TASK>
Reproduce the following material exactly, including every line.
=====
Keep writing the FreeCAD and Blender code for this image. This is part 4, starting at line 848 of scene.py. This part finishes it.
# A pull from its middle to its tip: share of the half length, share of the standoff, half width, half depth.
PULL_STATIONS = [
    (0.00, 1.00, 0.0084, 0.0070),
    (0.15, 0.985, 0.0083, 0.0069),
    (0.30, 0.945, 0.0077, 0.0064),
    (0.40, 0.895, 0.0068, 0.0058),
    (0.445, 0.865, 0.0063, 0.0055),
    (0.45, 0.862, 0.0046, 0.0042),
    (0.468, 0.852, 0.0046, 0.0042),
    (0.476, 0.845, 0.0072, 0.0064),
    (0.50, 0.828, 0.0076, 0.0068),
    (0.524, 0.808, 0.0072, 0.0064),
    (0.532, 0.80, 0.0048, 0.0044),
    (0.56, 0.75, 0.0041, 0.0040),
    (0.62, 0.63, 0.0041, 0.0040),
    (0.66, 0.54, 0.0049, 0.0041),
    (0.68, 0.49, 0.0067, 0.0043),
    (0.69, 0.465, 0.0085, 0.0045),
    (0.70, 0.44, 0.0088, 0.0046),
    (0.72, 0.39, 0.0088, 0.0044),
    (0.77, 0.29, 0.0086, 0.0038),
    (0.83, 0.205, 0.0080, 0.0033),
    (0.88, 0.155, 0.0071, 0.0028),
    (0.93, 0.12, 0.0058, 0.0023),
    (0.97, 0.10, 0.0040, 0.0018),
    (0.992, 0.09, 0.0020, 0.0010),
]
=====
RESULT FOR THIS TASK>
Keep writing the FreeCAD and Blender code for this image. This is part 4, starting at line 848 of scene.py. This part finishes it.
# A pull from its middle to its tip: share of the half length, share of the standoff, half width, half depth.
PULL_STATIONS = [
    (0.00, 1.00, 0.0084, 0.0070),
    (0.15, 0.985, 0.0083, 0.0069),
    (0.30, 0.945, 0.0077, 0.0064),
    (0.40, 0.895, 0.0068, 0.0058),
    (0.445, 0.865, 0.0063, 0.0055),
    (0.45, 0.862, 0.0046, 0.0042),
    (0.468, 0.852, 0.0046, 0.0042),
    (0.476, 0.845, 0.0072, 0.0064),
    (0.50, 0.828, 0.0076, 0.0068),
    (0.524, 0.808, 0.0072, 0.0064),
    (0.532, 0.80, 0.0048, 0.0044),
    (0.56, 0.75, 0.0041, 0.0040),
    (0.62, 0.63, 0.0041, 0.0040),
    (0.66, 0.54, 0.0049, 0.0041),
    (0.68, 0.49, 0.0067, 0.0043),
    (0.69, 0.465, 0.0085, 0.0045),
    (0.70, 0.44, 0.0088, 0.0046),
    (0.72, 0.39, 0.0088, 0.0044),
    (0.77, 0.29, 0.0086, 0.0038),
    (0.83, 0.205, 0.0080, 0.0033),
    (0.88, 0.155, 0.0071, 0.0028),
    (0.93, 0.12, 0.0058, 0.0023),
    (0.97, 0.10, 0.0040, 0.0018),
    (0.992, 0.09, 0.0020, 0.0010),
]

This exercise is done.